State Minister for Presidential Affairs
- In office 31 January 2019 – 21 January 2020
- Prime Minister: Saad Hariri
- Preceded by: Pierre Raffoul

Minister of Justice
- In office 18 December 2016 – 31 January 2019
- Prime Minister: Saad Hariri
- Preceded by: Ashraf Rifi
- Succeeded by: Albert Serhan

Minister of Labor
- In office 24 February 2012 – 15 February 2014
- Prime Minister: Najib Mikati
- Preceded by: Charbel Nahas
- Succeeded by: Sejaan Azzi

Personal details
- Born: 4 April 1952 (age 74)
- Alma mater: American University of Beirut

= Salim Jreissati =

Lebanese lawyer and politician (born 1952)
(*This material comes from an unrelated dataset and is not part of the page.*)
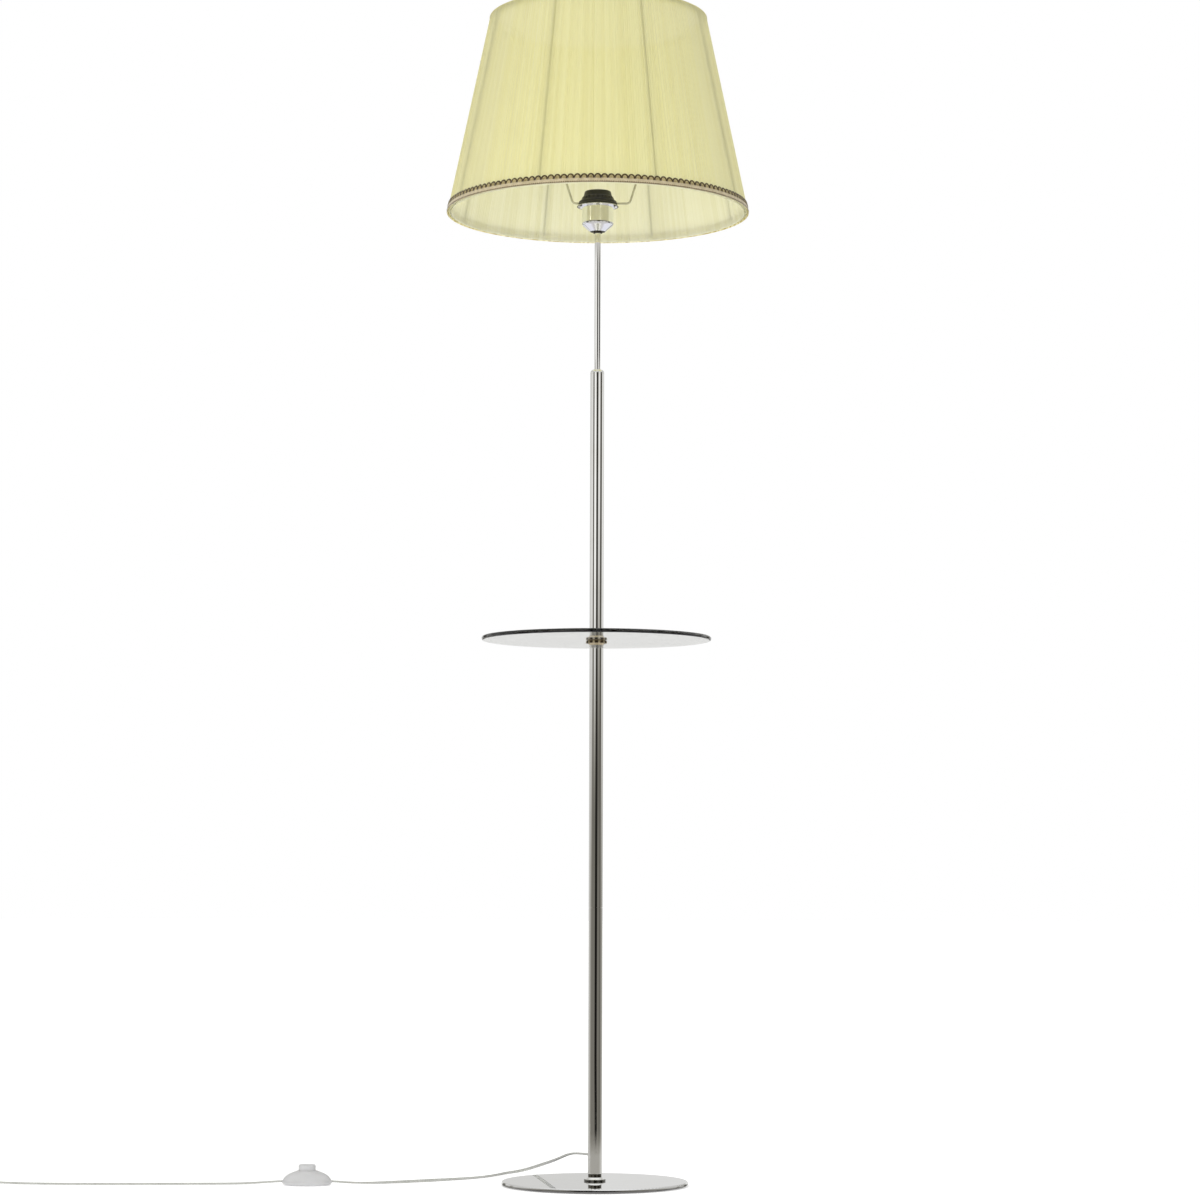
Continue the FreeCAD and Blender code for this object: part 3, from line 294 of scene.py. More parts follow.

Salim Jreissati (born 4 April 1952) is a lawyer and politician. He served as Lebanon's minister of labor between 2012 and February 2014. From 18 December 2016 to 31 January 2019 he was the minister of justice. On 31 January 2019 he was named state minister for presidential affairs which he held until January 2020.

==Early life and education==
Jreissati's family is from Zahle, east Lebanon. He was born there on 4 April 1952. He graduated from the Saint Joseph University with a bachelor's degree in 1976. He received both the Lebanese and French degrees in law, and a high degree in private law.

==Career==
Jreissati is a former member of the Constitutional Council. He became a registered member of the Beirut Bar Association on 8 November 1974. In 1976, he began to work at Saint Joseph University as a lecturer. He is the former member of the Lebanese Constitutional Council (1977–2009). He served at the Special Tribunal for Lebanon (STL) as a legal advisor for the defence team of four Hezbollah members, including Mustafa Badreddine, who were allegedly involved in the assassination of former Prime Minister Rafik Hariri. In 2010, Jressati was one of the legal advisors who contributed to the drafting of the new Syrian constitution. In addition, he served as an adviser to former president Emile Lahoud. He was appointed labor minister in Najib Mikati's cabinet on 24 February 2012, replacing Charbel Nahas in the post. Jreissati was nominated by the Free Patriotic Movement leader and member of parliament Michel Aoun. After his appointment, Aoun announced that Jreissati became a member of the Change and Reform bloc, represented by ten ministers in the cabinet composed of thirty ministers. Jreissati's term ended on 15 February when Sejaan Azzi was appointed labor minister.

On 18 December 2016 Jreissati was named the minister of justice in the cabinet led by Prime Minister Saad Hariri. He was in the post until 31 January 2019 when he was named the state minister for presidential affairs. Jreissati was in office until January 2020.

===Business activities===
From 1993 to 1997 Jreissati was a member of the directors' board of At Tamwil Bank. In 2008, he was named as a member of the board of directors of Emirates Lebanon bank.

==Personal life==
Jreissati is married and has three children.